Dopo la sconfitta di Trump

A fronte di un’espansione della spesa pubblica del 14% nel biennio 2019-2020 – a seguito della frenata del biennio precedente – gli Stati Uniti hanno registrato un disavanzo commerciale in rapida crescita, nell’ordine del 3.5% del Pil.  L’avanzo commerciale della Cina è aumentato.

L’Istat registra che nel corso del 2019 l’Italia ha sperimentato una crescita del suo avanzo commerciale imputabile essenzialmente all’aumento delle esportazioni e alla riduzione delle importazioni. Le esportazioni sono state diretta principalmente verso la Germania e il calo delle importazioni riguarda prevalentemente gli acquisti di beni dalla Cina. 

L’Italia esporta essenzialmente prodotti chimici, farmaceutici, agroalimentari e di lusso. Per questi ultimi, si tratta di beni con domanda rigida, ovvero beni per i quali non vi sono rilevanti riduzioni della domanda quando il prezzo aumenta giacché difficilmente sostituibili.

Il nostro avanzo commerciale risente dunque poco dell’andamento della domanda per quanto attiene alle esportazioni ne risente molto per quanto attiene alle importazioni: il dato sulle importazioni dalla Cina testimonia il nostro grado di dipendenza da quel Paese e la sua crescita, in particolare per gli apparecchi elettrici e la meccanica strumentale.

L’Italia diventa, in tal senso, sempre più un’economia a trazione estera – soprattutto per i prodotti ad alta intensità tecnologica – e orientale in particolare, dunque sempre più vulnerabile rispetto alla caduta del commercio mondiale che potrebbe verificarsi in caso di guerre commerciali. La vittoria di Biden oggettivamente riduce la probabilità che queste si verifichino e, in tal senso, costituisce un’opportunità per la nostra economia. Il problema essenziale sta nel fatto che l’aumento delle esportazioni sembra non compensare la caduta della domanda interna e che la crescita della domanda interna è necessaria anche per scongiurare – in una prospettiva di lungo periodo – recessioni indotte da guerre commerciali, come quelle che si erano paventate nella prima parte dell’amministrazione Trump.

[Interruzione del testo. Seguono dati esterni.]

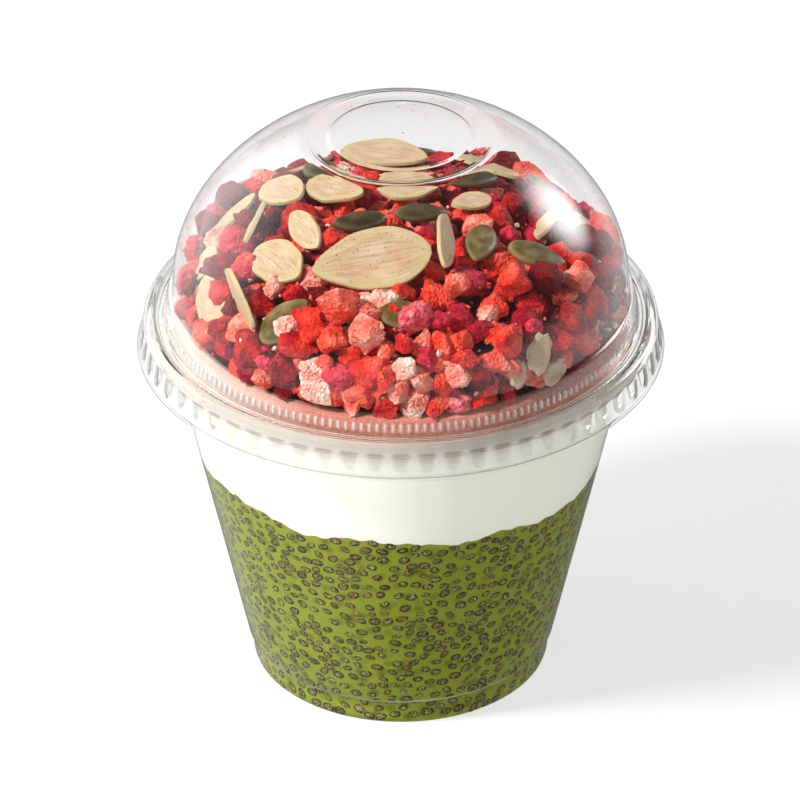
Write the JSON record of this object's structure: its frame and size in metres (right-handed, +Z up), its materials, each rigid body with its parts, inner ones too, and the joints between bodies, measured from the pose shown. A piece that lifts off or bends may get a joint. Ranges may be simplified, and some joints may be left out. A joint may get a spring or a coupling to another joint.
{
  "type": "chia pudding",
  "caption": "Clear cup of green chia pudding and yogurt with strawberry pieces, sliced almonds and pumpkin seeds under a clear domed lid.",
  "frame": {"origin": "middle of the underside of the cup's foot", "axes": "+Z up through the middle of the lid, -Y towards the front that the picture shows, +X to its right"},
  "size_m": [0.0964, 0.0964, 0.1095],
  "materials": {
    "clear_plastic": "clear, glossy, thin moulded sheet",
    "chia_pudding": "moist green gel full of dark seeds",
    "yogurt": "smooth, moist, off-white",
    "freeze_dried_strawberry": "dry, matt, finely pitted",
    "almond": "dry, cream, faintly grained",
    "pumpkin_seed": "dry olive green, slight sheen"
  },
  "bodies": {
    "root": {"cup": "clear_plastic", "lid": "clear_plastic", "chia_pudding": "chia_pudding", "yogurt": "yogurt", "topping_heap": "freeze_dried_strawberry", "almond_slice_01": "almond", "almond_slice_02": "almond", "almond_slice_03": "almond", "almond_slice_04": "almond", "almond_slice_05": "almond", "almond_slice_06": "almond", "almond_slice_07": "almond", "almond_slice_08": "almond", "almond_slice_09": "almond", "almond_slice_10": "almond", "almond_slice_11": "almond", "almond_slice_12": "almond", "almond_slice_13": "almond", "almond_slice_14": "almond", "almond_slice_15": "almond", "almond_slice_16": "almond", "almond_slice_17": "almond", "almond_slice_18": "almond", "almond_slice_19": "almond", "almond_slice_20": "almond", "almond_slice_21": "almond", "pumpkin_seed_01": "pumpkin_seed", "pumpkin_seed_02": "pumpkin_seed", "pumpkin_seed_03": "pumpkin_seed", "pumpkin_seed_04": "pumpkin_seed", "pumpkin_seed_05": "pumpkin_seed", "pumpkin_seed_06": "pumpkin_seed", "pumpkin_seed_07": "pumpkin_seed", "pumpkin_seed_08": "pumpkin_seed", "pumpkin_seed_09": "pumpkin_seed", "pumpkin_seed_10": "pumpkin_seed"}
  },
  "joints": []
}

Ciò anche per l’immobilismo dell’Unione Monetaria Europea, riferito all’assenza di interventi finalizzati a far crescere la domanda interna: immobilismo fondamentalmente dettato dall’egemonia tedesca e dagli avanzi commerciali che la Germania riesce ad ottenere, pur a fronte di un’Unione divisa e conflittuale al suo interno,

La sospensione del Patto di Stabilità e crescita nell’Eurozona è da salutarsi con favore, ma è forse insufficiente per generare crescita della domanda interna soprattutto per i Paesi della sponda mediterranea.

Il commercio estero che vedremo nell’era Biden sarà sempre più una rincorsa all’autosufficienza tecnologica, dalla quale è bene che l’Europa e l’Italia non siano tagliate fuori. Ed è ancora più opportuno a riguardo che la Germania rinunci almeno in parte a una crescita trainata dalle sole esportazioni per consentire a tutti i partner europei di beneficiare degli scambi interni ed eterni all’Unione.